**INSTRUCTIONS TO FOLLOW**
Set down every record once more, exactly as given.

**DATA IN THIS EXERCISE**
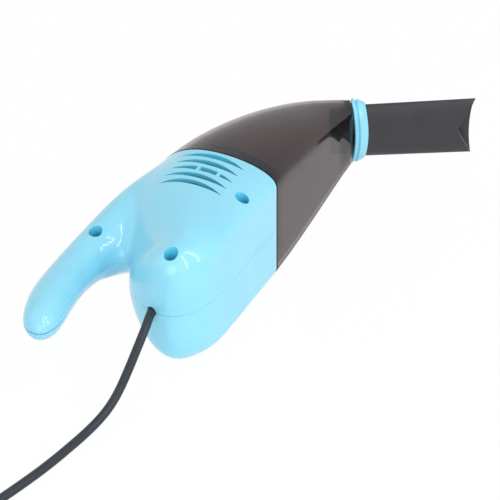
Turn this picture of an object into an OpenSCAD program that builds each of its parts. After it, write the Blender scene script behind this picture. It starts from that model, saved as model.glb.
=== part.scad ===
// Hand-held vacuum for keyboards and desks, lying on its left side.
// Each shape is drawn in the body frame: X forward from the dust cup joint, Y up from the motor
// axis to the back, Z from the seam to the right. module placed() then sets it on the table.

/* [Body] */
// Length of the blue body, from the dust cup joint to the rear of the bulb
body_l = 70; // [67:1:74]
// Width across the two shells
body_w = 58; // [56:1:62]
// Height from the flat underside up to the motor axis
belly_h = 24; // [23:0.5:26]
// Height from the motor axis up to the back, at the joint
crown_h = 32; // [31:0.5:34]
// Width of the flat underside
flat_w = 40; // [36:1:44]
// Wall of the two shells
shell_wall = 1.8; // [1.5:0.1:2]
// Depth of the flat at each shell's widest line, on which the vacuum lies
rest_cut = 0.4; // [0.3:0.1:0.6]

/* [Handle] */
// Reach of the handle, from the joint back to its tip
handle_l = 101; // [97:1:105]
// Height of the handle's middle line above the motor axis
handle_h = 33.4; // [32:0.2:35]
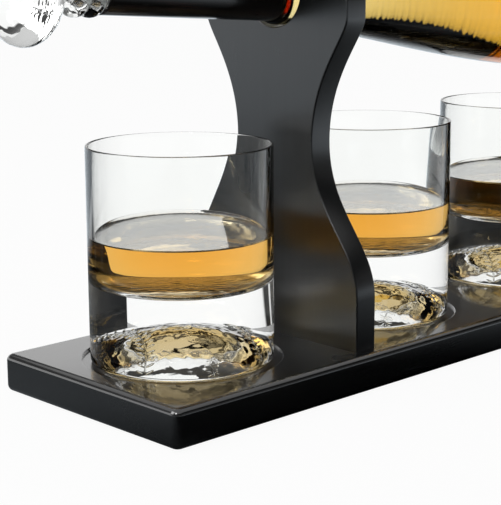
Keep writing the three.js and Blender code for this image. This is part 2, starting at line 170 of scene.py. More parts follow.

**SOLUTION TO THIS TASK**
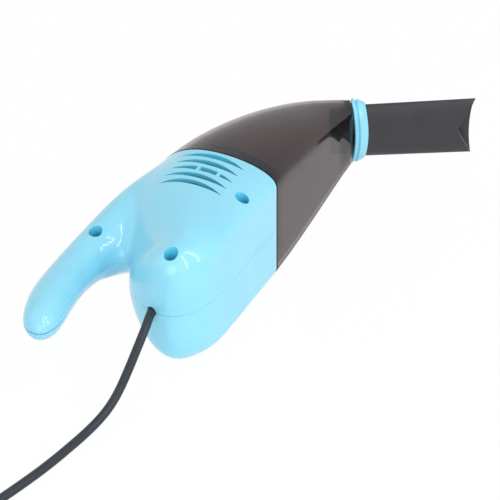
Turn this picture of an object into an OpenSCAD program that builds each of its parts. After it, write the Blender scene script behind this picture. It starts from that model, saved as model.glb.
=== part.scad ===
// Hand-held vacuum for keyboards and desks, lying on its left side.
// Each shape is drawn in the body frame: X forward from the dust cup joint, Y up from the motor
// axis to the back, Z from the seam to the right. module placed() then sets it on the table.

/* [Body] */
// Length of the blue body, from the dust cup joint to the rear of the bulb
body_l = 70; // [67:1:74]
// Width across the two shells
body_w = 58; // [56:1:62]
// Height from the flat underside up to the motor axis
belly_h = 24; // [23:0.5:26]
// Height from the motor axis up to the back, at the joint
crown_h = 32; // [31:0.5:34]
// Width of the flat underside
flat_w = 40; // [36:1:44]
// Wall of the two shells
shell_wall = 1.8; // [1.5:0.1:2]
// Depth of the flat at each shell's widest line, on which the vacuum lies
rest_cut = 0.4; // [0.3:0.1:0.6]

/* [Handle] */
// Reach of the handle, from the joint back to its tip
handle_l = 101; // [97:1:105]
// Height of the handle's middle line above the motor axis
handle_h = 33.4; // [32:0.2:35]
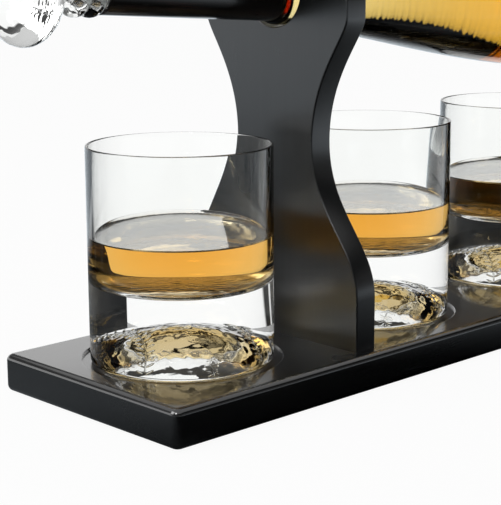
Keep writing the three.js and Blender code for this image. This is part 2, starting at line 170 of scene.py. More parts follow.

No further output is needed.